Interestingly, even after supplying Majuba, Waterberg Coal Company will be left sufficient volumes of low-grade coal to supply an independent power producer (IPP).

Though this is not yet part of its current business plan, the company is registering to be part of the Department of Energy’s process for baseload IPP coal-fired electricity generation as a result of being approached by an IPP.

The company, which has emerged out of a reconfiguration of dual-listed Firestone Energy, has Sekoko Resources, led by Tim Tebeila, as its black economic-empowerment (BEE) partner and is chaired by former Mpumalanga premier Matthews Phosa.

It has invested R1-billion to date for Stage 1 and, if all goes according to plan, it will be able to turn the first sod in January 2015 and have the first coal to the market by the end of 2015.

“It’s a short period to get a ramp-up but we’re on time, providing the banking syndicate can complete all the feasibility work, and more significantly get the banking and capital markets in place by the end of the year, which we are on track to deliver,” Miller – who cut his teeth in mining under Robert de Crespigny, who grew Normandy Mining from a $1-million shell to a $3-billion company in 16 years – tells Mining Weekly Online in the attached video interview.

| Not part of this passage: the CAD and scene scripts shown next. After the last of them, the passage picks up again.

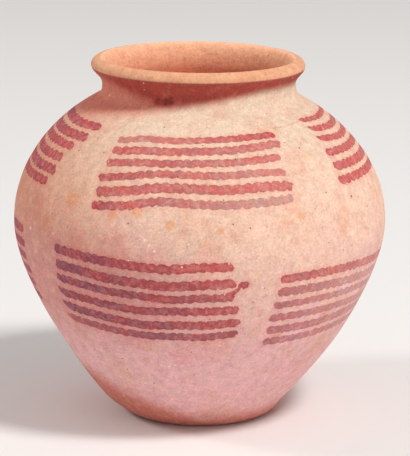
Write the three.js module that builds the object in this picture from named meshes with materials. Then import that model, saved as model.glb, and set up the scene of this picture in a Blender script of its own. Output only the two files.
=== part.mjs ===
// Globular storage jar of marl clay, coil built on a flat pad, with a turned and rolled lip.
// Millimetres, +Z up. The jar stands on z = 0 and +Z is its axis.
import * as THREE from 'three';

// Outside form
const footRadius = 46.5;      // where the level foot and the slope of the wall would meet
const heelRadius = 12;        // rounding between foot and wall
const wallSlope = 31.5;       // degrees from level at which the wall leaves the heel
const slopeReach = 16.3;      // how far the wall keeps that slope before it steepens
const bellyRadius = 120;      // greatest girth
const bellyHeight = 126.7;
const bellyDrop = 43.2;       // how far the upright run under the belly reaches down
const shoulderRise = 95.9;    // height that the shoulder's curve would reach on the axis
const neckRadius = 62;        // narrowest place outside
const neckSplay = 4.4;        // how much wider the neck's foot is, where it leaves the shoulder
const neckTurn = 3.8;         // tightness of the turn from shoulder into neck
const neckHeight = 9;         // from the neck's foot up to the narrowest place
const neckHollow = 4.7;       // upright run below the narrowest place
const lipOverhang = 6.4;      // how far the lip stands out over the narrowest place
const lipHeight = 12;         // from the narrowest place up to the widest place of the lip
const lipUndercut = 5.9;      // upright run where the lip's underside leaves the neck
const lipDrop = 4.2;          // upright run down from the widest place of the lip
const lipRoll = 5.7;          // from the lip's widest place in to its top
const crestRise = 4.8;        // from the lip's widest place up to its top
const crestRun = 3.2;         // level run from the top of the lip in towards the throat
const throatFlare = 9;        // upright run where the throat opens into the lip

// Clay
const floorThickness = 8.5;
const wallThickness = 5.6;
const neckThickness = 4.8;

// Coils and their joints
const coilCount = 10;
const padReach = 17;          // how far the pad comes up the wall past the heel
const collarReach = 12;       // how far the neck coil comes down over the shoulder
const lap = 6;                // how far each coil runs down inside the one below it
const slipFilm = 0.3;         // wet clay brushed into each joint, too thin to be a piece

const clays = {
  base: { color: '#c98a70', roughness: 0.9 },
  low: { color: '#dc9a83', roughness: 0.88 },
  high: { color: '#e6b797', roughness: 0.86 },
  rim: { color: '#dd9670', roughness: 0.84 },
};

// Facets: round the jar, up a coil, round the heel, up the neck coil, and along each curve of the lip
const turnSteps = 48;
const coilSteps = 2;
const heelSteps = 3;
const neckSteps = 6;
const undersideSteps = 5;
const topSteps = 4;
const throatSteps = 6;

// The outside is one run of curves from the middle of the foot to the narrowest place of the neck.
const slope = THREE.MathUtils.degToRad(wallSlope);
const neckFootRadius = neckRadius + neckSplay;
const lipRadius = neckRadius + lipOverhang;
const crestRadius = lipRadius - lipRoll;
const footFlat = footRadius - heelRadius * Math.tan(slope / 2);
const heelEnd = new THREE.Vector2(
  footFlat + heelRadius * Math.sin(slope),
  heelRadius * (1 - Math.cos(slope)),
);
const shoulderEnd = Math.acos(neckFootRadius / bellyRadius);
const neckFoot = new THREE.Vector2(neckFootRadius, bellyHeight + shoulderRise * Math.sin(shoulderEnd));
const shoulderRun = new THREE.Vector2(
  -bellyRadius * Math.sin(shoulderEnd),
  shoulderRise * Math.cos(shoulderEnd),
).normalize();
const narrowest = new THREE.Vector2(neckRadius, neckFoot.y + neckHeight);

const foot = new THREE.LineCurve(new THREE.Vector2(0, 0), new THREE.Vector2(footFlat, 0));
const heel = new THREE.EllipseCurve(
  footFlat, heelRadius, heelRadius, heelRadius, -Math.PI / 2, slope - Math.PI / 2,
);
const lowerWall = new THREE.CubicBezierCurve(
  heelEnd,
  new THREE.Vector2(Math.cos(slope), Math.sin(slope)).multiplyScalar(slopeReach).add(heelEnd),
  new THREE.Vector2(bellyRadius, bellyHeight - bellyDrop),
  new THREE.Vector2(bellyRadius, bellyHeight),
);
const shoulder = new THREE.EllipseCurve(0, bellyHeight, bellyRadius, shoulderRise, 0, shoulderEnd);
const neck = new THREE.CubicBezierCurve(
  neckFoot,
  shoulderRun.clone().multiplyScalar(neckTurn).add(neckFoot),
  new THREE.Vector2(neckRadius, narrowest.y - neckHollow),
  narrowest,
);

const outside = new THREE.CurvePath();
for (const stretch of [foot, heel, lowerWall, shoulder, neck]) outside.add(stretch);
const heelDistance = foot.getLength() + heel.getLength();
const neckFootDistance = heelDistance + lowerWall.getLength() + shoulder.getLength();
const outsideLength = outside.getLength();

// How thick the clay is at a distance along the outside: it thins from floor to wall, and again at the neck.
function thicknessAt(distance) {
  const upWall = THREE.MathUtils.smoothstep(distance, foot.getLength(), heelDistance + padReach);
  const upNeck = THREE.MathUtils.smoothstep(distance, neckFootDistance - collarReach, outsideLength);
  return floorThickness
    + (wallThickness - floorThickness) * upWall
    + (neckThickness - wallThickness) * upNeck;
}

function outsideAt(distance) {
  return outside.getPoint(distance / outsideLength);
}

function insideAt(distance) {
  const along = outside.getTangent(distance / outsideLength);
  const inward = new THREE.Vector2(-along.y, along.x);
  return inward.multiplyScalar(thicknessAt(distance)).add(outsideAt(distance));
}

// Distances from one place to another in equal steps, both ends included.
function stations(from, to, steps) {
  return Array.from({ length: steps + 1 }, (_, i) => from + ((to - from) * i) / steps);
}

// A joint is a bevel: its inner edge lies one lap lower than its outer edge.
// Half of the slip film is left on each side of it, measured square to the bevel.
const jointShift = (slipFilm / 2) * Math.hypot(1, lap / wallThickness);

// Section of a coil: up the outside, over the upper bevel, down the inside, over the lower bevel.
function coilSection(from, to, steps) {
  const up = stations(from + jointShift, to - jointShift, steps);
  const outer = up.map((distance) => outsideAt(distance));
  const inner = up.map((distance) => insideAt(distance - lap)).reverse();
  return [...outer, ...inner, outer[0].clone()];
}

function turned(section) {
  const geometry = new THREE.LatheGeometry(section, turnSteps);
  geometry.rotateX(Math.PI / 2);
  return geometry;
}

function clayPiece(name, section, clay) {
  const material = new THREE.MeshStandardMaterial({ ...clay, metalness: 0 });
  const piece = new THREE.Mesh(turned(section), material);
  piece.name = name;
  return piece;
}

const padEnd = heelDistance + padReach;
const collarStart = neckFootDistance - collarReach;
const coilHeight = (collarStart - padEnd) / coilCount;

const jar = new THREE.Group();

// Base pad: a round slab of clay, flat below, its edge drawn up and bevelled inwards.
function basePadSection() {
  const rim = padEnd - jointShift;
  const outer = [
    ...stations(0, foot.getLength(), 1),
    ...stations(foot.getLength(), heelDistance, heelSteps).slice(1),
    ...stations(heelDistance, rim, coilSteps).slice(1),
  ];
  const inner = [
    ...stations(rim - lap, heelDistance, 1),
    ...stations(heelDistance, foot.getLength(), heelSteps).slice(1),
  ];
  const floorCentre = new THREE.Vector2(0, floorThickness);
  return [
    ...outer.map((distance) => outsideAt(distance)),
    ...inner.map((distance) => insideAt(distance)),
    floorCentre,
  ];
}
jar.add(clayPiece('base_pad', basePadSection(), clays.base));

// Wall coils: each is pressed down on the one below and smeared inside and out until the joint closes.
for (let i = 0; i < coilCount; i += 1) {
  const start = padEnd + i * coilHeight;
  const clay = i < coilCount / 2 ? clays.low : clays.high;
  const name = `wall_coil_${String(i + 1).padStart(2, '0')}`;
  jar.add(clayPiece(name, coilSection(start, start + coilHeight, coilSteps), clay));
}

// Neck coil: closes the shoulder and turns up into the short hollow neck.
jar.add(clayPiece('neck_coil', coilSection(collarStart, outsideLength, neckSteps), clays.high));

// Rim coil: set on the neck, thrown outwards on the turntable and rolled over to a thick round lip.
function rimCoilSection() {
  const start = outsideAt(outsideLength);
  const seatOuter = new THREE.Vector2(start.x, start.y + jointShift);
  const seatInner = insideAt(outsideLength - lap + jointShift);
  const widest = new THREE.Vector2(lipRadius, narrowest.y + lipHeight);
  const crest = new THREE.Vector2(crestRadius, widest.y + crestRise);
  const underside = new THREE.CubicBezierCurve(
    seatOuter,
    new THREE.Vector2(neckRadius, seatOuter.y + lipUndercut),
    new THREE.Vector2(lipRadius, widest.y - lipDrop),
    widest,
  );
  const top = new THREE.EllipseCurve(crestRadius, widest.y, lipRoll, crestRise, 0, Math.PI / 2);
  const throatRadius = neckRadius - neckThickness;
  const throat = new THREE.CubicBezierCurve(
    crest,
    new THREE.Vector2(crestRadius - crestRun, crest.y),
    new THREE.Vector2(throatRadius, narrowest.y + throatFlare),
    new THREE.Vector2(throatRadius, narrowest.y),
  );
  return [
    ...underside.getPoints(undersideSteps),
    ...top.getPoints(topSteps).slice(1),
    ...throat.getPoints(throatSteps).slice(1),
    seatInner,
    seatOuter.clone(),
  ];
}
jar.add(clayPiece('rim_coil', rimCoilSection(), clays.rim));

export default jar;
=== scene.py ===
import math

import bmesh
import bpy
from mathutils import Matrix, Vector, noise
from mathutils.geometry import interpolate_bezier


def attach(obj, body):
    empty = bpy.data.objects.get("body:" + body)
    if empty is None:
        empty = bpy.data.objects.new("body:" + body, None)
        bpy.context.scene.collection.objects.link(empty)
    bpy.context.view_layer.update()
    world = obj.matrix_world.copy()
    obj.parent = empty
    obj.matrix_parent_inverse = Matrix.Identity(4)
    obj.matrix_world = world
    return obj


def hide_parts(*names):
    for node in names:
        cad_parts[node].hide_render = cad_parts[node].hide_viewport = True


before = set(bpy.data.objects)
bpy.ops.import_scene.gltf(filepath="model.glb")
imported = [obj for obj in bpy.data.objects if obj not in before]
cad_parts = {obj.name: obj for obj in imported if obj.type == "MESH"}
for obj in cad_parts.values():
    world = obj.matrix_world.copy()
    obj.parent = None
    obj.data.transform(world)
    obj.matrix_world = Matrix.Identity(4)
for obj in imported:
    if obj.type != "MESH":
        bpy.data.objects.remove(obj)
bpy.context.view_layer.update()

MM = 0.001

# Camera: eye a metre and a half off, a little above the mouth, looking down at the belly.
# The jar stands a few pixels left of the middle of the photograph's 410 by 456 frame.
photo_width, photo_height = 410, 456
jar_axis_pixel = 199.6
eye_distance = 1.5
eye_height = 475.8 * MM
look_down = math.radians(13.35)
focal_pixels = 2373.0

camera_data = bpy.data.cameras.new("camera")
camera_data.lens = camera_data.sensor_width * focal_pixels / photo_height
camera = bpy.data.objects.new("camera", camera_data)
bpy.context.scene.collection.objects.link(camera)
camera.location = ((photo_width / 2 - jar_axis_pixel) / focal_pixels * eye_distance, -eye_distance, eye_height)
camera.rotation_euler = (math.pi / 2 - look_down, 0, 0)
bpy.context.scene.camera = camera

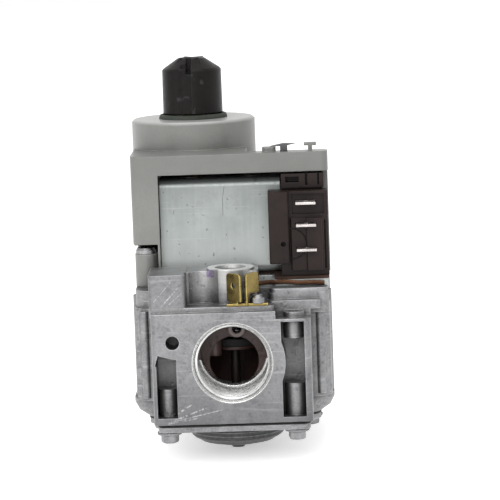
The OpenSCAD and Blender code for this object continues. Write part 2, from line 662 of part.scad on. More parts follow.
module cock_stem() color([0.72, 0.66, 0.44]) {
  post([cock_x, cock_y], 3.5, 22.3, 77.3);
  intersection() {
    post([cock_x, cock_y], 3.5, 77.2, 86.7);
    box([cock_x - 5, cock_y - 5, 70], [cock_x + 5, cock_y + 2.6, 90]);
  }
  post([cock_x, cock_y], 6.0, 76.3, 77.3);
}

module stem_gland() color([0.70, 0.58, 0.28]) tube([cock_x, cock_y], 5.15, 3.56, body_top + gap, 30);

module cock_rotor() color([0.60, 0.60, 0.63]) difference() {
  union() {
    post([cock_x, cock_y], 9.9, 15.3, 18.0);
    post([cock_x, cock_y], 3.5, 17.9, 22.25);
  }
  // kidney slot, closed over the floor port at rest and open after a quarter turn
  translate([cock_x, cock_y, 14.5]) rotate([0, 0, 150]) rotate_extrude(angle = 75, $fn = fine)
    translate([4.4, 0]) square([4.2, 4.0]);
}

module regulator_sleeve() color([0.64, 0.64, 0.65]) {
  tube([reg_x, reg_y], 8.0, 6.6, body_top + gap, 55.4);
}

module regulator_diaphragm() color([0.12, 0.12, 0.12]) post([reg_x, reg_y], 6.3, body_top - 1.5, body_top - 0.9);

module regulator_seat_button() color([0.74, 0.70, 0.56]) post([reg_x, reg_y], 5.6, body_top - 0.85, body_top + 2.2);

module regulator_spring() color([0.75, 0.75, 0.76]) tube([reg_x, reg_y], 5.0, 4.2, body_top + 2.25, 43.95, 32);

module regulator_button() color([0.74, 0.70, 0.56]) post([reg_x, reg_y], 6.2, 44, 45.6);

module regulator_screw() color([0.74, 0.66, 0.42]) difference() {
  post([reg_x, reg_y], 6.55, 45.65, 51.0);
  box([reg_x - 4.5, reg_y - 0.7, 49.4], [reg_x + 4.5, reg_y + 0.7, 52]);
}

module regulator_cap() color([0.60, 0.60, 0.61]) difference() {
  union() {
    post([reg_x, reg_y], 6.55, 52.6, 55.6);
    post([reg_x, reg_y], 8.0, 55.45, 57.6);
  }
  box([reg_x - 6, reg_y - 0.8, 56.4], [reg_x + 6, reg_y + 0.8, 59]);
}

module pilot_needle() color([0.75, 0.74, 0.70]) {
  post([pilot_x, pilot_y], 1.4, 16.6, 30, small);
  translate([pilot_x, pilot_y, 15.4]) cylinder(r1 = 0.4, r2 = 1.4, h = 1.21, $fn = small);
}

module pilot_screw() color([0.74, 0.66, 0.42]) difference() {
  post([pilot_x, pilot_y], 2.0, 30.05, 48, small);
  box([pilot_x - 3, pilot_y - 0.35, 47], [pilot_x + 3, pilot_y + 0.35, 49]);
}

module pilot_sleeve() color([0.64, 0.64, 0.65]) {
  tube([pilot_x, pilot_y], 3.4, 2.05, body_top + gap, 55.0, small);
}

module pilot_cap_screw() color([0.76, 0.76, 0.76]) difference() {
  union() {
    post([pilot_x, pilot_y], 1.95, 50.5, 55.2, small);
    post([pilot_x, pilot_y], 3.5, 55.05, 57.3, small);
  }
  box([pilot_x - 4, pilot_y - 0.45, 56.3], [pilot_x + 4, pilot_y + 0.45, 59]);
}

module pilot_filter() color([0.66, 0.55, 0.30]) translate([pilot_mouth + 10.5, 72, pilot_z]) rotate([0, 90, 0]) difference() {
  cylinder(r = 3.9, h = 1.2, $fn = small);
  for (a = [0:60:300]) rotate([0, 0, a]) translate([2.2, 0, -1]) cylinder(r = 0.7, h = 4, $fn = 14);
}

body_casting();
inlet_screen();
screen_ring();
bottom_gasket();
bottom_plate();
bottom_dome();
dome_rivet();
bottom_screws();
main_diaphragm();
diaphragm_plate();
main_valve_stem();
main_valve_disc();
main_valve_spring();
first_valve_disc();
first_valve_plunger();
first_valve_spring();
servo_plunger();
servo_valve_tip();
servo_spring();
guide_tubes();
pole_pieces();
coil_bobbins();
coil_windings();
coil_yoke();
operator_plate();
operator_gasket();
connector_housing();
terminal_block();
terminal_blades();
ground_terminal();
ground_screw();
ground_wire();
outlet_tap_plug();
inlet_tap_plug();
top_cover();
cover_screws();
pillar_screw();
cover_clip();
bezel_ring();
knob();
knob_spring();
cock_stem();
stem_gland();
cock_rotor();
regulator_sleeve();
regulator_diaphragm();
regulator_seat_button();
regulator_spring();
regulator_button();
regulator_screw();
regulator_cap();
pilot_needle();
pilot_screw();
pilot_sleeve();
pilot_cap_screw();
pilot_filter();
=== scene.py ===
# %% [markdown]
# # A combination gas valve
# The valve is a die-cast aluminium block between two pipe ports. On top it
# carries two solenoid coils in a bent zinc-plated strap, a brown terminal block
# with three push-on blades, a grey cover and a black turn knob. The solid parts
# come from the CAD frame. This script gives each one its finish and makes the
# pieces that need finer surfaces: pipe threads, wound springs, lobed screws,
# stranded wire, coil windings, a woven screen and a squeezed gasket. Blender
# works in metres, so sizes below are in millimetres times `MM`.

import math

import bmesh
import bpy
import numpy as np
from mathutils import Matrix, Vector


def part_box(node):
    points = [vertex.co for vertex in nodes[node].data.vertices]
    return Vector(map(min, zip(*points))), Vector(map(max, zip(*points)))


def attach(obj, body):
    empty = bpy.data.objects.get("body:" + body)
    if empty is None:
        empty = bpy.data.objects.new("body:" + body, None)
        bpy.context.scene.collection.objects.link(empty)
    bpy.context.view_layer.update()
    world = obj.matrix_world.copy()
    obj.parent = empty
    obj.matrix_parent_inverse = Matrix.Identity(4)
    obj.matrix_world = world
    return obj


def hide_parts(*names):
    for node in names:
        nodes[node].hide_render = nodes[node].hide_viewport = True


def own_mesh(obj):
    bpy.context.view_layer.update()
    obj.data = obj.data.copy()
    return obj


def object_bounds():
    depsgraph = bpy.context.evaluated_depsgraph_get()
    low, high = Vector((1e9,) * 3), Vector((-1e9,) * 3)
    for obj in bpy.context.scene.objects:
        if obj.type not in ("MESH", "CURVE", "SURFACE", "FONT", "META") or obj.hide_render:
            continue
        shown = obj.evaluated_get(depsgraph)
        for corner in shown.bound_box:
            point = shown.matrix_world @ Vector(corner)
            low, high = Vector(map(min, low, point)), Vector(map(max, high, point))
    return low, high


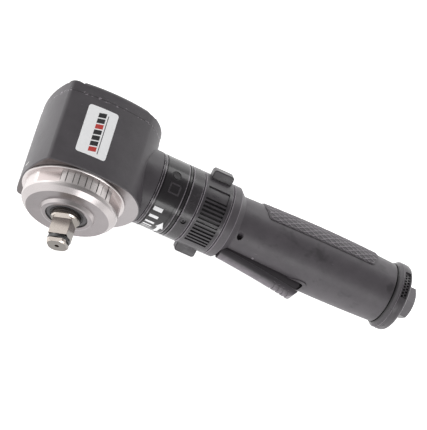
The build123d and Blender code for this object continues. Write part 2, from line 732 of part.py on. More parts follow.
def exhaust_deflector():
    x0, x1 = deflector_x
    ring = turned_x(
        [
            (x0, 20.4), (x0, 21.8), (x0 + 0.4, 22.0), (x0 + 1.4, 22.5), (x0 + 2.9, 23.8),
            (x0 + 3.4, 24.0), (x0 + 3.7, 23.6), (x0 + 4.0, 23.8), (x0 + 6.0, deflector_r),
            (x0 + 8.8, 23.8), (x1 - 0.5, 23.2), (x1, 22.6), (x1, 20.0), (x1 - 1.2, 18.5),
            (x1 - 1.2, shank_r + run_gap), (x1 - 3.6, shank_r + run_gap), (x1 - 3.6, 20.4),
        ]
    )
    ring -= sector_x(22.8, 26, 231.6, 235.9, -24, 25)
    for row, x in enumerate((232.7, 234.8)):
        for k in range(8):
            ring -= around_x(rod_z(0.8, 18, 26, x), -21 + 5.6 * (k + row / 2))
    return ring


def deflector_o_ring():
    return tube_x_solid(8.22, shank_r + 0.02, 234.6, 235.4)


def inlet_bushing():
    x0, x1 = hex_x
    body = rod_x(shank_r, shank_x, x0)
    hexagon = RegularPolygon(hex_flats / 2, 6, major_radius=False)
    nut = Pos(x0, 0, 0) * Rot(hex_turn, 0, 0) * Rot(0, 90, 0) * extrude(hexagon, amount=x1 - x0)
    nut &= turned_x([(x0, 0), (x0, 13), (x1 - 1.4, 13), (x1, 9.8), (x1, 0)])
    body += nut
    body -= tube_x_solid(8.2, 10, 234.5, 235.5)
    body -= rod_x(inlet_r, x1 - inlet_depth, x1 + 1)
    body -= rod_x(passage_r, shank_x - 1, x1 - inlet_depth + 1)
    return body - rod_x(tube_r + 0.02, shank_x - 1, shank_x + 6)


def inlet_screen():
    screen = rod_x(passage_r - 0.02, 228.0, 228.6)
    for k in range(8):
        screen -= around_x(rod_x(0.6, 227, 230, 0, 3.4), 45 * k)
        screen -= around_x(rod_x(0.45, 227, 230, 0, 1.7), 45 * k + 22.5)
    return screen - rod_x(0.6, 227, 230)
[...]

Of the R1-billion invested so far, 80% has come from the international markets and 20% from the South African market.

Of the R10-billion still to be invested, R6-billion is expected to come from the international banking syndicate incorporating local participants and R4-billion in a combination of equity raised on the JSE, LSE and perhaps also the ASX, once the banking term sheet is in place.

Since the company delivered the feasibility study several months ago, the banks have been engaged in due diligence work so that they can be in a position to take the term sheet to credit and get the final credit approval in September or October.

“We’ve already had many discussions with potential equity partners and they are very supportive and embracing of the project development.

“By year’s end, we look to have the complete package in place so that we can turn soil in January or February of next year,” Miller tells Mining Weekly Online.

Currently, the primary listing is shared between Australia and a main board listing on the JSE.

“The fact that we have an Australian listing is by a matter of history. We are a South African company for all intents and purposes,” he adds.

The central place of management is Sandton, where the company has an international team and a technical team.

While Australian and English investors dominate the shareholding list, which includes sovereign wealth funds, local institutional investors are being targeted for the company’s year-end placing.

The billion rand has been invested to confirm the technical thesis, which deals with the validation of the resource and the key economic criteria required to be put in place to support a project development of this size and nature.

While taking line of sight from Grootegeluk, Waterberg Coal Company sees itself as having a far simpler operation that will be more capital efficient and cost efficient than the Exxaro mine.

The management team has previously undertaken large-scale bulk mining projects in Tanzania, Mauritania and Cameroon and the company’s chief technical director in Johannesburg is Chris Goodale, who produced 50-million tons of coal during his 25 years’ service with Anglo American.

“It’s a lot easier to transport the coal from the Waterberg to Mpumalanga than to shift and build new power stations and we’re positioned to build on that in the future.

“Power generation in South Africa is still going to be 90% coal-fired. It’s a function of where does Eskom then get cheap, reliable, sustainable coal resources.

“The Waterberg will produce that so that power stations like Majuba will benefit,” says Miller, who helped to take the Tasiast gold project in Mauritania from development to production in three years.

While it has a memorandum of understanding with Eskom for 10-million tons as a start, a technical thesis, now validated, shows that the volume of coal could be doubled if not trebled.

“We have coal for a 100-year mine life and we’ve only drilled two of our eight properties.

“The potential is phenomenal, so depending on Eskom and our pricing arrangements, we’re well positioned to deliver not only into Majuba, but to any other power station in Mpumalanga that needs coal,” Miller adds.

In developing the opencast mine, top soil will be removed to 30 m leaving 100 m of coal and the company will be doing cost-efficient strip mining.

Some local coal producers have been accused of supplying coal dregs to Eskom, which wants better quality coal.

A 30-year take-or-pay agreement with Eskom at the right price would render the project bankable.

As part of its social and labour plan, Waterberg Coal Company has undertaken to develop local skills in conjunction with the Lephalale Council.

Two thousand people people will be employed during construction phase and 1 500 thereafter.

The intention is to use proven state-of-the-art technology in the large opencast mine, which will rival the size of the Sishen iron-ore mine in the Northern Cape.

Operational readiness procedures are already under way to be able to turn soil in February of 2015.